··· Dataset section

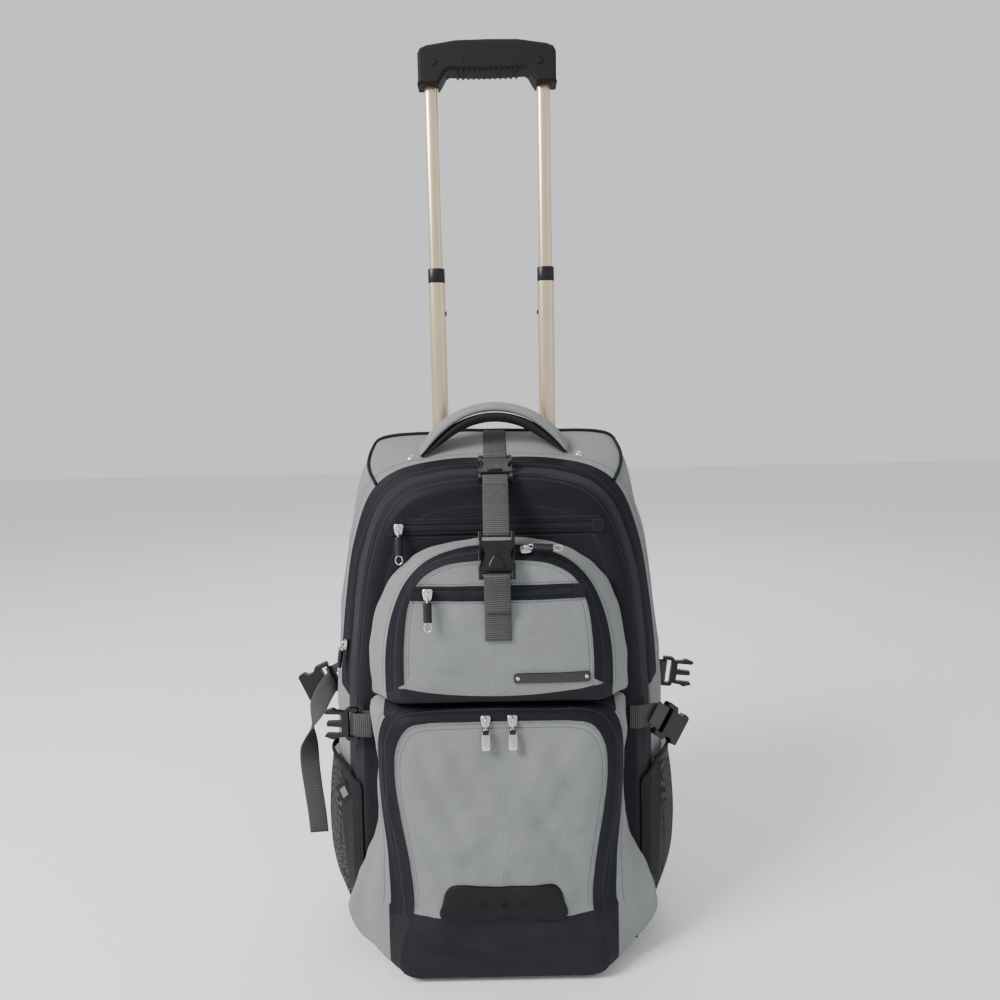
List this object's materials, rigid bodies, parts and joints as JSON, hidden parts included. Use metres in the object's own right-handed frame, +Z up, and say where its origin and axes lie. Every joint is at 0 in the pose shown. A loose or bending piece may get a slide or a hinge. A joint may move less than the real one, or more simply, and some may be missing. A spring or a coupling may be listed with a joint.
{
  "type": "wheeled backpack",
  "caption": "Wheeled backpack with stacked front pockets, mesh side pockets, buckled straps, a telescoping trolley handle drawn out and shoulder straps behind.",
  "frame": {"origin": "middle of the bounding box on the floor that the wheels and feet stand on", "axes": "+Z up along the drawn trolley handle, the front with its pockets faces -Y, +X to the right of someone facing the front"},
  "size_m": [0.4622, 0.2678, 0.982],
  "materials": {
    "grey_cloth": "woven, matte",
    "charcoal_cloth": "woven, matte",
    "zip_tape": "zip tape and coil, matte",
    "mesh_cloth": "open mesh, matte",
    "webbing": "ribbed webbing, matte",
    "black_plastic": "moulded, satin",
    "anodised_tube": "champagne anodised, satin",
    "nickel": "brushed nickel plate",
    "rubber": "matte"
  },
  "bodies": {
    "root": {"main_compartment": "grey_cloth", "upper_pocket": "grey_cloth", "lower_pocket": "grey_cloth", "back_panel": "grey_cloth", "grab_handle": "grey_cloth", "front_compartment": "charcoal_cloth", "shoulder_strap_left": "charcoal_cloth", "shoulder_strap_right": "charcoal_cloth", "main_compartment_zip": "zip_tape", "front_compartment_zip": "zip_tape", "upper_pocket_zip": "zip_tape", "lower_pocket_zip": "zip_tape", "front_welt_zip": "zip_tape", "upper_welt_zip": "zip_tape", "back_pad": "mesh_cloth", "mesh_pocket_left": "mesh_cloth", "mesh_pocket_right": "mesh_cloth", "grab_lining": "mesh_cloth", "centre_webbing_top": "webbing", "centre_webbing_middle": "webbing", "centre_webbing_tail": "webbing", "left_front_webbing": "webbing", "right_front_webbing": "webbing", "right_rear_webbing": "webbing", "left_rear_webbing": "webbing", "shoulder_webbing_left": "webbing", "shoulder_webbing_right": "webbing", "base_tray": "black_plastic", "tube_bezel": "black_plastic", "upper_buckle": "black_plastic", "lower_buckle": "black_plastic", "left_front_buckle": "black_plastic", "right_front_buckle": "black_plastic", "right_rear_buckle": "black_plastic", "left_rear_buckle": "black_plastic", "ladder_lock_left": "black_plastic", "ladder_lock_right": "black_plastic", "label_plate": "black_plastic", "outer_tube_left": "anodised_tube", "outer_tube_right": "anodised_tube", "axle_left": "nickel", "axle_right": "nickel", "pull_front_welt": "nickel", "pull_upper_welt": "nickel", "pull_lower_left": "nickel", "pull_lower_right": "nickel", "pull_main": "nickel", "pull_upper_arch": "nickel", "bumper_patch": "rubber"},
    "middle_stage": {"middle_tube_left": "anodised_tube", "middle_tube_right": "anodised_tube", "catch_button_left": "nickel", "catch_button_right": "nickel"},
    "inner_stage": {"inner_tube_left": "anodised_tube", "inner_tube_right": "anodised_tube", "handle_grip": "black_plastic", "release_button": "rubber"},
    "wheel_left": {"wheel_left": "rubber"},
    "wheel_right": {"wheel_right": "rubber"}
  },
  "joints": [
    {"name": "middle_slide", "type": "slide", "parent": "root", "child": "middle_stage", "axis": [0, 0, 1], "range_m": [-0.188, 0]},
    {"name": "inner_slide", "type": "slide", "parent": "middle_stage", "child": "inner_stage", "axis": [0, 0, 1], "range_m": [-0.188, 0]},
    {"name": "left_wheel_spin", "type": "hinge", "parent": "root", "child": "wheel_left", "pos_m": [-0.14252, 0.08061, 0.025], "axis": [1, 0, 0], "continuous": true},
    {"name": "right_wheel_spin", "type": "hinge", "parent": "root", "child": "wheel_right", "pos_m": [0.14948, 0.08061, 0.025], "axis": [1, 0, 0], "continuous": true}
  ]
}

······

### Exercise requirements
Copy out the data shown above without altering anything.

### Completed exercise
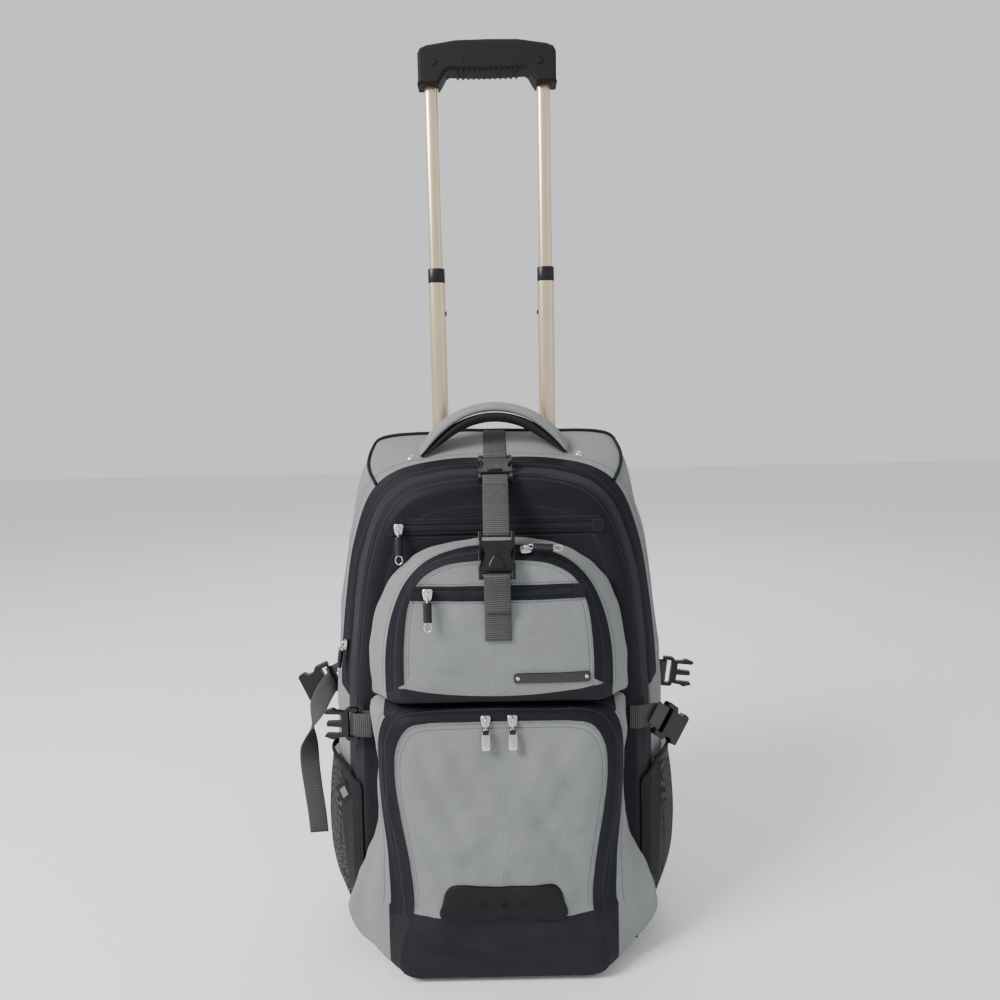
List this object's materials, rigid bodies, parts and joints as JSON, hidden parts included. Use metres in the object's own right-handed frame, +Z up, and say where its origin and axes lie. Every joint is at 0 in the pose shown. A loose or bending piece may get a slide or a hinge. A joint may move less than the real one, or more simply, and some may be missing. A spring or a coupling may be listed with a joint.
{
  "type": "wheeled backpack",
  "caption": "Wheeled backpack with stacked front pockets, mesh side pockets, buckled straps, a telescoping trolley handle drawn out and shoulder straps behind.",
  "frame": {"origin": "middle of the bounding box on the floor that the wheels and feet stand on", "axes": "+Z up along the drawn trolley handle, the front with its pockets faces -Y, +X to the right of someone facing the front"},
  "size_m": [0.4622, 0.2678, 0.982],
  "materials": {
    "grey_cloth": "woven, matte",
    "charcoal_cloth": "woven, matte",
    "zip_tape": "zip tape and coil, matte",
    "mesh_cloth": "open mesh, matte",
    "webbing": "ribbed webbing, matte",
    "black_plastic": "moulded, satin",
    "anodised_tube": "champagne anodised, satin",
    "nickel": "brushed nickel plate",
    "rubber": "matte"
  },
  "bodies": {
    "root": {"main_compartment": "grey_cloth", "upper_pocket": "grey_cloth", "lower_pocket": "grey_cloth", "back_panel": "grey_cloth", "grab_handle": "grey_cloth", "front_compartment": "charcoal_cloth", "shoulder_strap_left": "charcoal_cloth", "shoulder_strap_right": "charcoal_cloth", "main_compartment_zip": "zip_tape", "front_compartment_zip": "zip_tape", "upper_pocket_zip": "zip_tape", "lower_pocket_zip": "zip_tape", "front_welt_zip": "zip_tape", "upper_welt_zip": "zip_tape", "back_pad": "mesh_cloth", "mesh_pocket_left": "mesh_cloth", "mesh_pocket_right": "mesh_cloth", "grab_lining": "mesh_cloth", "centre_webbing_top": "webbing", "centre_webbing_middle": "webbing", "centre_webbing_tail": "webbing", "left_front_webbing": "webbing", "right_front_webbing": "webbing", "right_rear_webbing": "webbing", "left_rear_webbing": "webbing", "shoulder_webbing_left": "webbing", "shoulder_webbing_right": "webbing", "base_tray": "black_plastic", "tube_bezel": "black_plastic", "upper_buckle": "black_plastic", "lower_buckle": "black_plastic", "left_front_buckle": "black_plastic", "right_front_buckle": "black_plastic", "right_rear_buckle": "black_plastic", "left_rear_buckle": "black_plastic", "ladder_lock_left": "black_plastic", "ladder_lock_right": "black_plastic", "label_plate": "black_plastic", "outer_tube_left": "anodised_tube", "outer_tube_right": "anodised_tube", "axle_left": "nickel", "axle_right": "nickel", "pull_front_welt": "nickel", "pull_upper_welt": "nickel", "pull_lower_left": "nickel", "pull_lower_right": "nickel", "pull_main": "nickel", "pull_upper_arch": "nickel", "bumper_patch": "rubber"},
    "middle_stage": {"middle_tube_left": "anodised_tube", "middle_tube_right": "anodised_tube", "catch_button_left": "nickel", "catch_button_right": "nickel"},
    "inner_stage": {"inner_tube_left": "anodised_tube", "inner_tube_right": "anodised_tube", "handle_grip": "black_plastic", "release_button": "rubber"},
    "wheel_left": {"wheel_left": "rubber"},
    "wheel_right": {"wheel_right": "rubber"}
  },
  "joints": [
    {"name": "middle_slide", "type": "slide", "parent": "root", "child": "middle_stage", "axis": [0, 0, 1], "range_m": [-0.188, 0]},
    {"name": "inner_slide", "type": "slide", "parent": "middle_stage", "child": "inner_stage", "axis": [0, 0, 1], "range_m": [-0.188, 0]},
    {"name": "left_wheel_spin", "type": "hinge", "parent": "root", "child": "wheel_left", "pos_m": [-0.14252, 0.08061, 0.025], "axis": [1, 0, 0], "continuous": true},
    {"name": "right_wheel_spin", "type": "hinge", "parent": "root", "child": "wheel_right", "pos_m": [0.14948, 0.08061, 0.025], "axis": [1, 0, 0], "continuous": true}
  ]
}